General information
- Type: Two seat roadable aircraft
- National origin: France
- Designer: Robert Lebouder
- Number built: 1

History
- First flight: before July 1973
- Retired: 1977

= Lebouder Autoplane =

The Lebouder Autoplane was a French amateur built modular roadable aircraft, with a car-like component that could be separated from its aeronautical parts. The sole Autoplane flew and drove successfully in the early 1970s.

==Design and development==

From a distance or in flight, the two seat Autoplane appeared to be a conventional, single engined, high wing braced monoplane with a fixed tail wheel undercarriage. On the ground the front part of the fuselage was seen to be a seriously modified Vespa 400 micro-car, a common, small, four wheeled, open top two seater powered by an 18 hp motorcycle engine. For road use this had lights and direction indicators mounted on a nose grille, a forward bumper and, inside, a standard steering wheel but also a set of flight instruments and engine controls. The Autoplane's roadable component also had both the aircraft's 100 hp Continental air-cooled flat four under the bonnet and the original engine which powered it on the road at up to 70 km/h.

The Autoplane had a rectangular plan wing. Its rear fuselage, open at the front until the car/forward fuselage was inserted, was attached to the wing underside from about half chord and tapered rearwards to a conventional tail with a triangular dorsal fillet leading to a large rectangular fin and rudder. The horizontal tail, also rectangular in plan, was attached to the fuselage bottom.

Joining these two parts into an aircraft took two people a little over half an hour. The steering wheel stowed in the car and the bumper in the rear fuselage, then the car was backed into the fuselage opening and linked to the wings by attaching on each side a single lift strut to a bracket on the lower car body. This positioned the windscreen at the wing leading edge and the side windows enclosed the cabin. Entry was via standard car-type, forward hinged doors. Removing the grille revealed a propeller boss and the propeller was bolted on. The Vespa 400 had been modified so that the front wheels could be swung downward and forward on V struts, forming the Autoplanes's narrow track main undercarriage. Its rear suspension was also modified to allow the wheels to be retracted upwards into the body. After a flight, this procedure was reversed, releasing the car to the road.

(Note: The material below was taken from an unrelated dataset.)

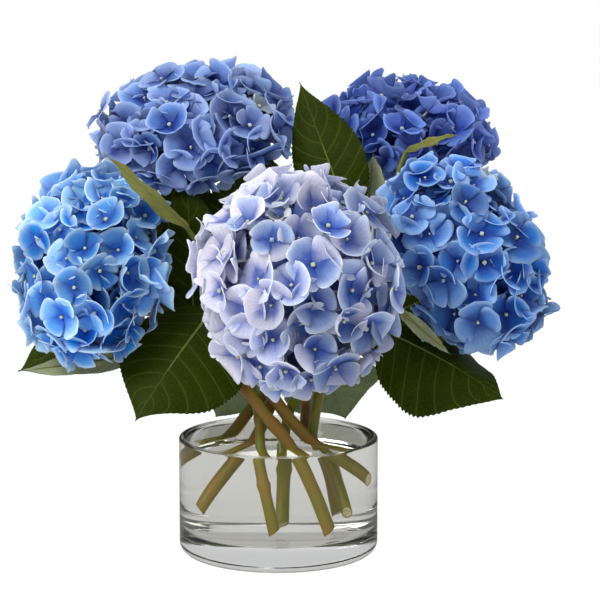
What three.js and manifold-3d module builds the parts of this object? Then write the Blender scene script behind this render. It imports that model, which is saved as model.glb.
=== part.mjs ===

The date of the first flight is uncertain but it was before 13 July 1973 when the Autoplane received its Certificate of Airworthiness. Later in 1973 it appeared at two RSA meetings, at Montdidier and Montargis, winning four prizes. Lebouder flew it until it was damaged in an accident in 1975. The damage was chiefly confined to the undercarriage and propeller but the Autoplane never flew again, though the road vehicle survived.